Stored items from a collection
******************************

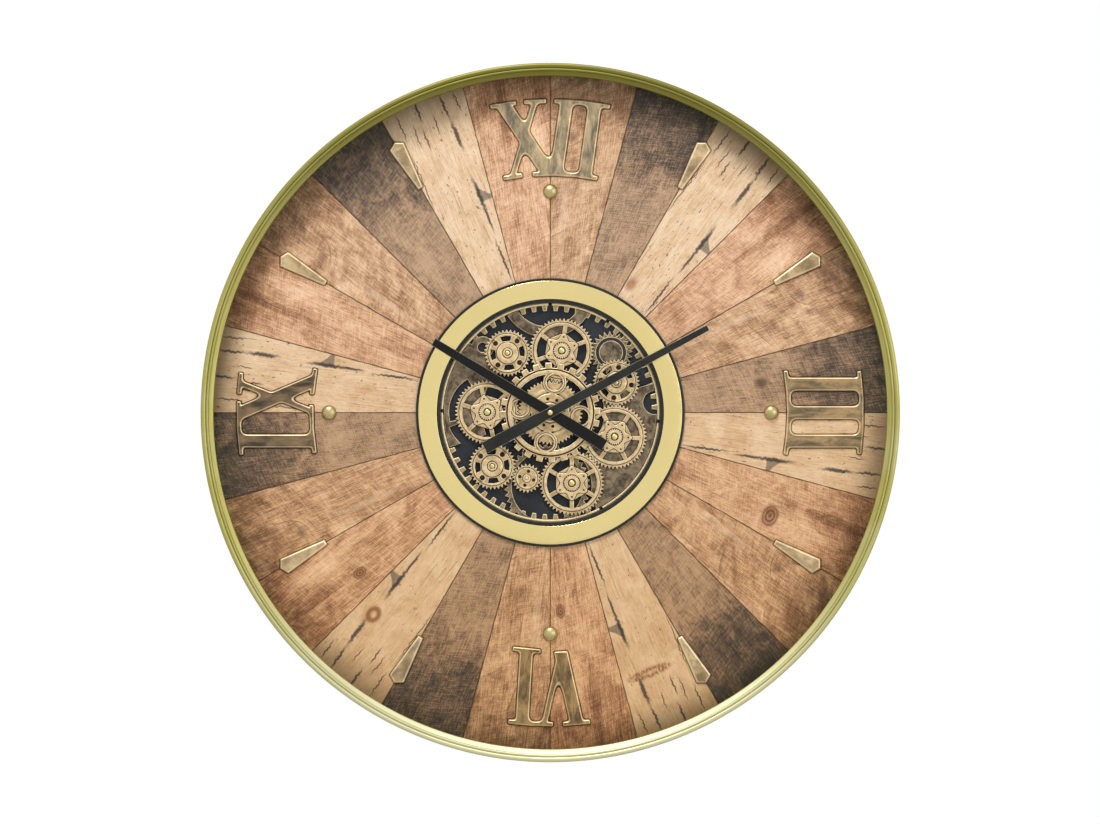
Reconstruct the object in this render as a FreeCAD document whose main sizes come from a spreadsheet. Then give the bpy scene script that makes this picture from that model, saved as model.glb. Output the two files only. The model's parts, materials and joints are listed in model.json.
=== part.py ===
import FreeCAD, Part
import os
import re

import Sketcher
from FreeCAD import Placement, Rotation, Vector

# A large round wall clock: a spun metal rim and a flat glass over a dial of wooden planks,
# with metal Roman numerals, and an open train of moving gears in a well behind two hands.
# Depths are measured from the wall, along the clock's axis towards the room. Bearings are
# degrees clockwise from twelve o'clock, as seen from the room. The origin is on that axis,
# at the wall, with +Z up and the room on the -Y side. Lengths are in millimetres.

doc = FreeCAD.newDocument("gear_wall_clock")
sizes = doc.addObject("Spreadsheet::Sheet", "sizes")

SIZES = {
    # case
    "rim_radius": 400,
    "rim_wall": 1.5,
    "case_depth": 70,
    "face_width": 14.5,
    "bead_width": 5.8,
    "bead_rise": 1.6,
    "lip_slope": 2.2,
    "lip_depth": 11,
    "glass_thickness": 3,
    "fit_gap": 0.5,
    # dial: a board and twenty-four planks
    "dial_depth": 26,
    "board_thickness": 4,
    "plank_thickness": 3,
    "plank_gap": 0.7,
    "dial_inset": 3,
    "dial_hole": 131,
    # brackets and hanger
    "bracket_count": 6,
    "bracket_width": 22,
    "bracket_sheet": 1.5,
    "bracket_lip": 4,
    "bracket_foot": 22,
    "hanger_depth": 2,
    "hanger_width": 60,
    "hanger_height": 52,
    "hanger_sheet": 2,
    "hanger_flange": 18,
    "keyhole_entry": 5.5,
    "keyhole_slot": 2.75,
    "keyhole_rise": 12,
    "keyhole_drop": 34,
    # numerals: each stroke's middle line meets the outer and the inner bar this far to the right
    "numeral_inset": 39,
    "numeral_height": 88.5,
    "numeral_bar": 5,
    "numeral_sheet": 3,
    "thick_stroke": 15.4,
    "stem_stroke": 15,
    "thin_stroke": 6.4,
    "twelve_thick_out": -54,
    "twelve_thick_in": -2,
    "twelve_thin_out": -17.6,
    "twelve_thin_in": -43,
    "twelve_first_out": 19,
    "twelve_first_in": 6.9,
    "twelve_second_out": 51.5,
    "twelve_second_in": 40,
    "three_spread": 32.8,
    "six_thick_out": -30.5,
    "six_thin_out": 6.9,
    "six_point": -12,
    "six_stem_out": 32.5,
    "six_stem_in": 27.3,
    "nine_stem": -32.7,
    "nine_thick_out": -1,
    "nine_thick_in": 36,
    "nine_thin_out": 34,
    "nine_thin_in": 2,
    # batons
    "baton_inset": 41,
    "baton_length": 61,
    "baton_point": 5.5,
    "baton_foot_half": 3.1,
    "baton_head_half": 9.5,
    # gear well
    "plate_half": 150,
    "plate_thickness": 2,
    "bezel_inner": 126.3,
    "bezel_outer": 154.7,
    "bezel_sheet": 3,
    "tooth_ring_root": 123.2,
    "tooth_ring_tip": 117,
    "tooth_ring_sheet": 1.4,
    "tooth_ring_count": 60,
    "tooth_ring_base": 6.2,
    "tooth_ring_land": 4.4,
    # fixed decorative plates in the well
    "decor_sheet": 1.5,
    "decor_edge": 122.8,
    "decor_hole": 5,
    "arm_outer": 54.5,
    "arm_inner": 41.5,
    "arm_x": -3.2,
    "arm_z": 140.7,
    "left_plate_inner": 78,
    "right_plate_inner": 62,
    "window_inner": 30,
    "upper_window_outer": 44,
    "lower_window_outer": 47,
    "eye_x": -78,
    "eye_z": 75,
    "eye_radius": 13,
    "eye_hole": 5.5,
    "notch_radius": 13.5,
    "notch_ring": 121,
    "crescent_x": -3.5,
    "crescent_z": -85,
    "crescent_inner": 41,
    "crescent_root": 45,
    "crescent_tip": 50,
    "crescent_teeth": 43,
    "fixed_x": 69.9,
    "fixed_z": 69.1,
    "fixed_tip": 25.7,
    "fixed_root": 19.2,
    "fixed_teeth": 24,
    # moving gears
    "gear_module": 1.45,
    "addendum": 1.3,
    "dedendum": 2.6,
    "star_teeth": 50,
    "hole_teeth": 36,
    "pinion_teeth": 22,
    "gear_depth": 29.4,
    "gear_face": 3,
    "centre_rise": 0.4,
    "star_rim": 29,
    "star_hub": 19.5,
    "spoke_width": 4.6,
    "slot_inner": 14.3,
    "slot_outer": 20,
    "arbor_radius": 2,
    "arbor_end": 1,
    "running_gap": 0.06,
    "end_float": 0.15,
    "standoff_flats": 7,
    # ring gear in front of the centre wheel
    "ring_gear_face": 3,
    "ring_gear_tip": 57.4,
    "ring_gear_root": 51.6,
    "ring_gear_teeth": 24,
    "ring_gap_tip": 8.2,
    "ring_gap_root": 5.8,
    "ring_gear_window": 44,
    "ring_gear_hub": 22,
    "porthole_ring": 35,
    "porthole_radius": 9.3,
    "porthole_band": 4.2,
    # hands, their tubes and the bush they turn in
    "minute_arbor_radius": 1.6,
    "hour_tube_radius": 2.6,
    "bush_radius": 3.9,
    "bush_front": 39.6,
    "hour_hand_depth": 41,
    "minute_hand_depth": 44.4,
    "hand_sheet": 1.2,
    "hour_length": 157,
    "hour_tail": 73,
    "hour_root_half": 6.3,
    "hour_tip_half": 4.6,
    "minute_length": 205.8,
    "minute_tail": 85.8,
    "minute_root_half": 5.7,
    "minute_tip_half": 3.4,
    "tail_half": 6.9,
    "tail_neck": 8,
    "tail_shoulder": 20,
    "cap_radius": 3.2,
    "cap_height": 3.2,
    # clock movement
    "works_depth": 8,
    "works_half": 28,
    "works_top": 24,
    "works_bottom": 34,
    "works_wall": 1.5,
    "works_bore": 3.2,
    "works_bore_bottom": 14,
    "bush_seat": 1.5,
    "cell_radius": 7.15,
    "cell_length": 49.5,
    "cell_sink": 7.6,
    "bay_height": 15.2,
    "bay_depth": 15,
    "contact_sheet": 1.1,
    "contact_width": 8,
    "knob_offset": 12,
    "knob_radius": 5.5,
    "knob_height": 2.4,
    "knob_stem": 1.5,
    "knob_stem_length": 4,
    # gear drive
    "drive_left": 44,
    "drive_right": 40,
    "drive_top": 50,
    "drive_bottom": 109,
    "drive_bay_left": 5,
    "drive_bay_right": 37,
    "drive_cell_gap": 15.4,
    "drive_shaft_radius": 2,
    "drive_bore": 3,
    "cut_over": 1,
}

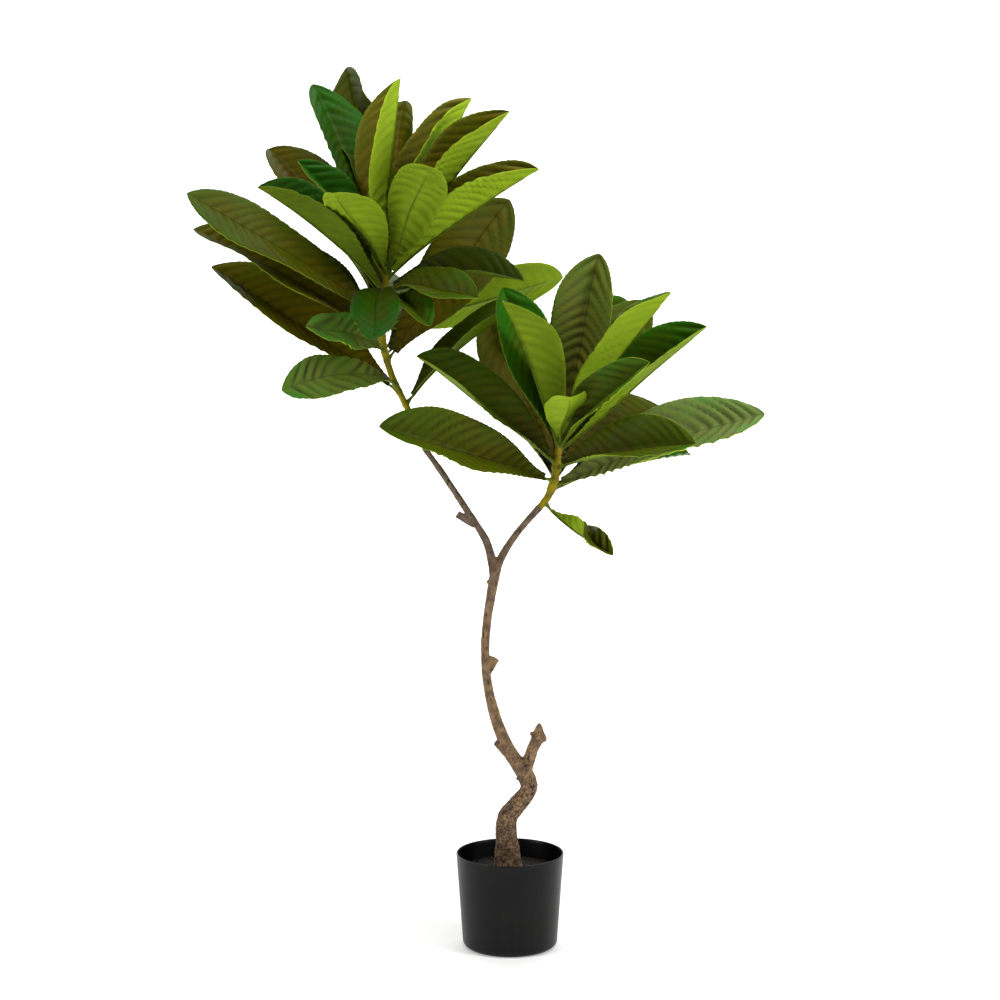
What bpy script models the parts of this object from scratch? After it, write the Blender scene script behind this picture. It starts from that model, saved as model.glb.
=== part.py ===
"""Artificial potted tree: a gnarled trunk with two boughs, each ending in a crown of broad leaves.

Metres, +Z up. The origin is the middle of the pot's flat underside, and -Y is the front.
The leaves are fabric blades on plastic stalks, and the pot is weighted with cement.
"""

import math
import random

import bmesh
import bpy
import numpy as np
from mathutils.bvhtree import BVHTree

CM = 0.01
MM = 0.001
GAP = 0.3 * MM  # between pieces that touch on the real tree
FRONT = np.array((0.0, -1.0, 0.0))

# The pot, a thin plain shell of black plastic
RIM_RADIUS = 72.5 * MM
FOOT_RADIUS = 63.5 * MM
POT_HEIGHT = 129 * MM
POT_WALL = 2.0 * MM
POT_EDGE = 9 * MM  # radius of the rounded edge round its foot
POT_SIDES = 48
EDGE_STEPS = 4

# Cement with a skin of dark grit
FILL_TOP = 105 * MM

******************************

### Goal of the exercise
Repeat the data above, word for word.

### Written solution
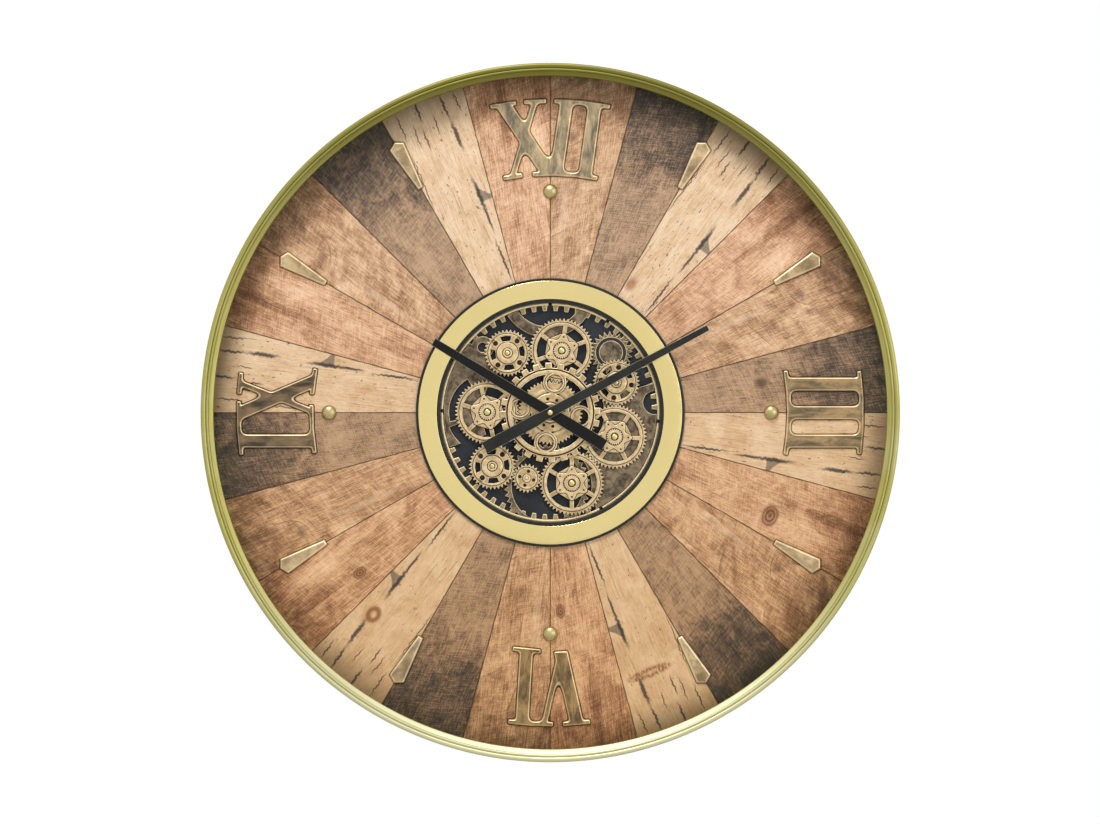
Reconstruct the object in this render as a FreeCAD document whose main sizes come from a spreadsheet. Then give the bpy scene script that makes this picture from that model, saved as model.glb. Output the two files only. The model's parts, materials and joints are listed in model.json.
=== part.py ===
import FreeCAD, Part
import os
import re

import Sketcher
from FreeCAD import Placement, Rotation, Vector

# A large round wall clock: a spun metal rim and a flat glass over a dial of wooden planks,
# with metal Roman numerals, and an open train of moving gears in a well behind two hands.
# Depths are measured from the wall, along the clock's axis towards the room. Bearings are
# degrees clockwise from twelve o'clock, as seen from the room. The origin is on that axis,
# at the wall, with +Z up and the room on the -Y side. Lengths are in millimetres.

doc = FreeCAD.newDocument("gear_wall_clock")
sizes = doc.addObject("Spreadsheet::Sheet", "sizes")

SIZES = {
    # case
    "rim_radius": 400,
    "rim_wall": 1.5,
    "case_depth": 70,
    "face_width": 14.5,
    "bead_width": 5.8,
    "bead_rise": 1.6,
    "lip_slope": 2.2,
    "lip_depth": 11,
    "glass_thickness": 3,
    "fit_gap": 0.5,
    # dial: a board and twenty-four planks
    "dial_depth": 26,
    "board_thickness": 4,
    "plank_thickness": 3,
    "plank_gap": 0.7,
    "dial_inset": 3,
    "dial_hole": 131,
    # brackets and hanger
    "bracket_count": 6,
    "bracket_width": 22,
    "bracket_sheet": 1.5,
    "bracket_lip": 4,
    "bracket_foot": 22,
    "hanger_depth": 2,
    "hanger_width": 60,
    "hanger_height": 52,
    "hanger_sheet": 2,
    "hanger_flange": 18,
    "keyhole_entry": 5.5,
    "keyhole_slot": 2.75,
    "keyhole_rise": 12,
    "keyhole_drop": 34,
    # numerals: each stroke's middle line meets the outer and the inner bar this far to the right
    "numeral_inset": 39,
    "numeral_height": 88.5,
    "numeral_bar": 5,
    "numeral_sheet": 3,
    "thick_stroke": 15.4,
    "stem_stroke": 15,
    "thin_stroke": 6.4,
    "twelve_thick_out": -54,
    "twelve_thick_in": -2,
    "twelve_thin_out": -17.6,
    "twelve_thin_in": -43,
    "twelve_first_out": 19,
    "twelve_first_in": 6.9,
    "twelve_second_out": 51.5,
    "twelve_second_in": 40,
    "three_spread": 32.8,
    "six_thick_out": -30.5,
    "six_thin_out": 6.9,
    "six_point": -12,
    "six_stem_out": 32.5,
    "six_stem_in": 27.3,
    "nine_stem": -32.7,
    "nine_thick_out": -1,
    "nine_thick_in": 36,
    "nine_thin_out": 34,
    "nine_thin_in": 2,
    # batons
    "baton_inset": 41,
    "baton_length": 61,
    "baton_point": 5.5,
    "baton_foot_half": 3.1,
    "baton_head_half": 9.5,
    # gear well
    "plate_half": 150,
    "plate_thickness": 2,
    "bezel_inner": 126.3,
    "bezel_outer": 154.7,
    "bezel_sheet": 3,
    "tooth_ring_root": 123.2,
    "tooth_ring_tip": 117,
    "tooth_ring_sheet": 1.4,
    "tooth_ring_count": 60,
    "tooth_ring_base": 6.2,
    "tooth_ring_land": 4.4,
    # fixed decorative plates in the well
    "decor_sheet": 1.5,
    "decor_edge": 122.8,
    "decor_hole": 5,
    "arm_outer": 54.5,
    "arm_inner": 41.5,
    "arm_x": -3.2,
    "arm_z": 140.7,
    "left_plate_inner": 78,
    "right_plate_inner": 62,
    "window_inner": 30,
    "upper_window_outer": 44,
    "lower_window_outer": 47,
    "eye_x": -78,
    "eye_z": 75,
    "eye_radius": 13,
    "eye_hole": 5.5,
    "notch_radius": 13.5,
    "notch_ring": 121,
    "crescent_x": -3.5,
    "crescent_z": -85,
    "crescent_inner": 41,
    "crescent_root": 45,
    "crescent_tip": 50,
    "crescent_teeth": 43,
    "fixed_x": 69.9,
    "fixed_z": 69.1,
    "fixed_tip": 25.7,
    "fixed_root": 19.2,
    "fixed_teeth": 24,
    # moving gears
    "gear_module": 1.45,
    "addendum": 1.3,
    "dedendum": 2.6,
    "star_teeth": 50,
    "hole_teeth": 36,
    "pinion_teeth": 22,
    "gear_depth": 29.4,
    "gear_face": 3,
    "centre_rise": 0.4,
    "star_rim": 29,
    "star_hub": 19.5,
    "spoke_width": 4.6,
    "slot_inner": 14.3,
    "slot_outer": 20,
    "arbor_radius": 2,
    "arbor_end": 1,
    "running_gap": 0.06,
    "end_float": 0.15,
    "standoff_flats": 7,
    # ring gear in front of the centre wheel
    "ring_gear_face": 3,
    "ring_gear_tip": 57.4,
    "ring_gear_root": 51.6,
    "ring_gear_teeth": 24,
    "ring_gap_tip": 8.2,
    "ring_gap_root": 5.8,
    "ring_gear_window": 44,
    "ring_gear_hub": 22,
    "porthole_ring": 35,
    "porthole_radius": 9.3,
    "porthole_band": 4.2,
    # hands, their tubes and the bush they turn in
    "minute_arbor_radius": 1.6,
    "hour_tube_radius": 2.6,
    "bush_radius": 3.9,
    "bush_front": 39.6,
    "hour_hand_depth": 41,
    "minute_hand_depth": 44.4,
    "hand_sheet": 1.2,
    "hour_length": 157,
    "hour_tail": 73,
    "hour_root_half": 6.3,
    "hour_tip_half": 4.6,
    "minute_length": 205.8,
    "minute_tail": 85.8,
    "minute_root_half": 5.7,
    "minute_tip_half": 3.4,
    "tail_half": 6.9,
    "tail_neck": 8,
    "tail_shoulder": 20,
    "cap_radius": 3.2,
    "cap_height": 3.2,
    # clock movement
    "works_depth": 8,
    "works_half": 28,
    "works_top": 24,
    "works_bottom": 34,
    "works_wall": 1.5,
    "works_bore": 3.2,
    "works_bore_bottom": 14,
    "bush_seat": 1.5,
    "cell_radius": 7.15,
    "cell_length": 49.5,
    "cell_sink": 7.6,
    "bay_height": 15.2,
    "bay_depth": 15,
    "contact_sheet": 1.1,
    "contact_width": 8,
    "knob_offset": 12,
    "knob_radius": 5.5,
    "knob_height": 2.4,
    "knob_stem": 1.5,
    "knob_stem_length": 4,
    # gear drive
    "drive_left": 44,
    "drive_right": 40,
    "drive_top": 50,
    "drive_bottom": 109,
    "drive_bay_left": 5,
    "drive_bay_right": 37,
    "drive_cell_gap": 15.4,
    "drive_shaft_radius": 2,
    "drive_bore": 3,
    "cut_over": 1,
}

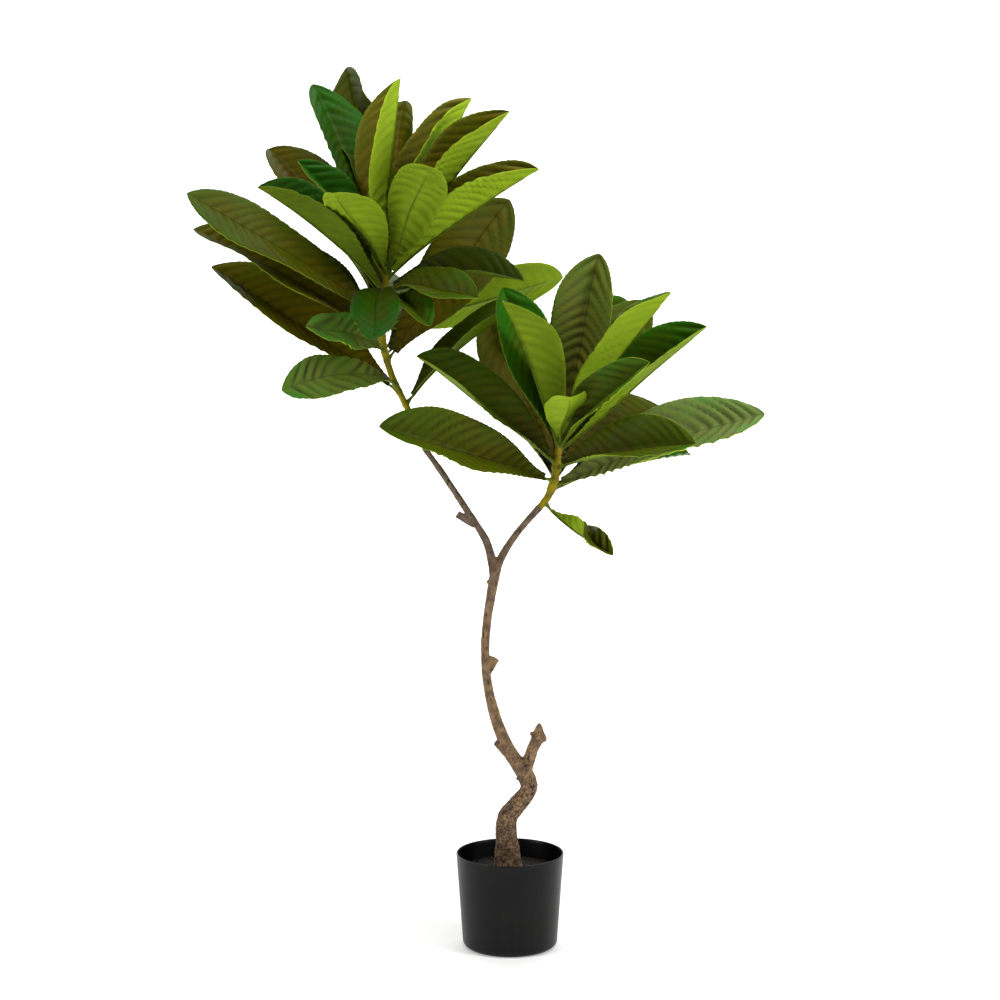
What bpy script models the parts of this object from scratch? After it, write the Blender scene script behind this picture. It starts from that model, saved as model.glb.
=== part.py ===
"""Artificial potted tree: a gnarled trunk with two boughs, each ending in a crown of broad leaves.

Metres, +Z up. The origin is the middle of the pot's flat underside, and -Y is the front.
The leaves are fabric blades on plastic stalks, and the pot is weighted with cement.
"""

import math
import random

import bmesh
import bpy
import numpy as np
from mathutils.bvhtree import BVHTree

CM = 0.01
MM = 0.001
GAP = 0.3 * MM  # between pieces that touch on the real tree
FRONT = np.array((0.0, -1.0, 0.0))

# The pot, a thin plain shell of black plastic
RIM_RADIUS = 72.5 * MM
FOOT_RADIUS = 63.5 * MM
POT_HEIGHT = 129 * MM
POT_WALL = 2.0 * MM
POT_EDGE = 9 * MM  # radius of the rounded edge round its foot
POT_SIDES = 48
EDGE_STEPS = 4

# Cement with a skin of dark grit
FILL_TOP = 105 * MM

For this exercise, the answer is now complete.